Nell’accampamento longobardo (atto terzo) mentre Adelchi confida all’amico Anfrido l’infelicità del suo destino che lo costringe ad imprese lontane dai suoi ideali, giunge la notizia dell’attacco dei franchi. I longobardi vengono messi in fuga mentre i duchi traditori passano dalla parte di Carlo. Desiderio ed Adelchi si ritirano, il primo a Pavia, l’altro a Verona. Anfrido muore nella battaglia. L’atto si conclude col coro «Dagli atrii muscosi, dai fori cadenti».

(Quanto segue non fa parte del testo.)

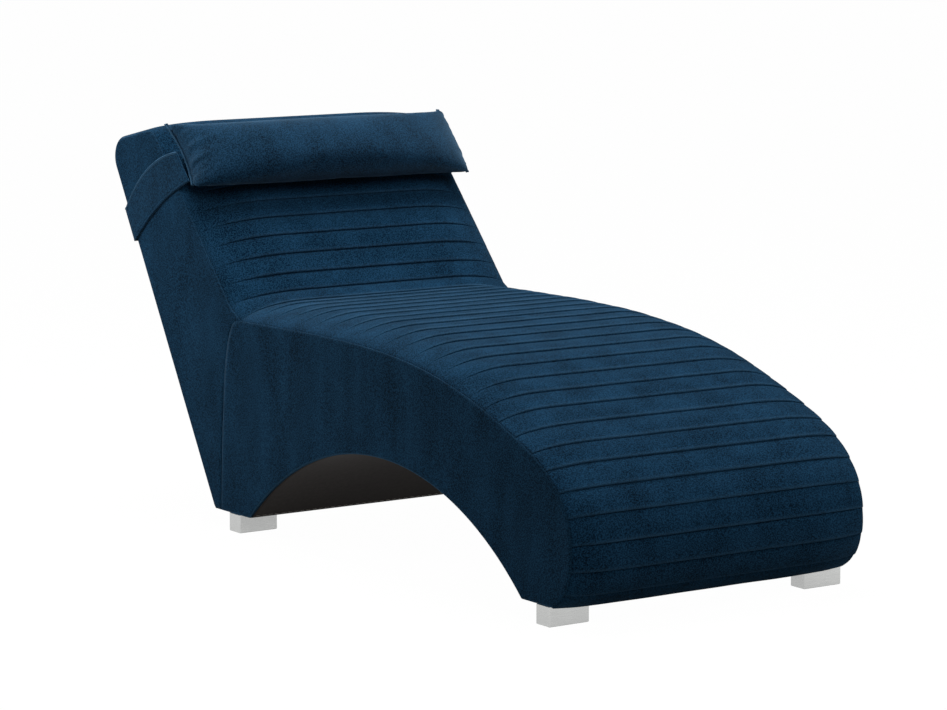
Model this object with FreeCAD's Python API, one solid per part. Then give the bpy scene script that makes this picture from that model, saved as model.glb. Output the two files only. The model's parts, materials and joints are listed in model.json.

L’atto quarto sposta l’azione nel monastero di S. Salvatore, a Brescia, dove si è rifugiata Ermengarda che sta morendo, confortata dalla sorella e badessa Ansberga. La prima scena è tutta occupata dal delirio di Ermengarda che non ha retto alla notizia delle nuove nozze di Carlo con Ildegarde. Subito dopo è posto il coro «Sparsa le trecce morbide». Le altre scene si svolgono a Pavia dove Guntigi, che ha il compito della guardia delle mura, si accorda con Svarto per fare entrare a tradimento l’esercito di Carlo.

Pavia deve così arrendersi (atto quinto) mentre a Verona Adelchi tenta con pochi fedeli una difesa estrema; nell’impresa è ferito a morte. Carlo acconsente ad un ultimo incontro tra il figlio morente e il padre prigioniero dei franchi.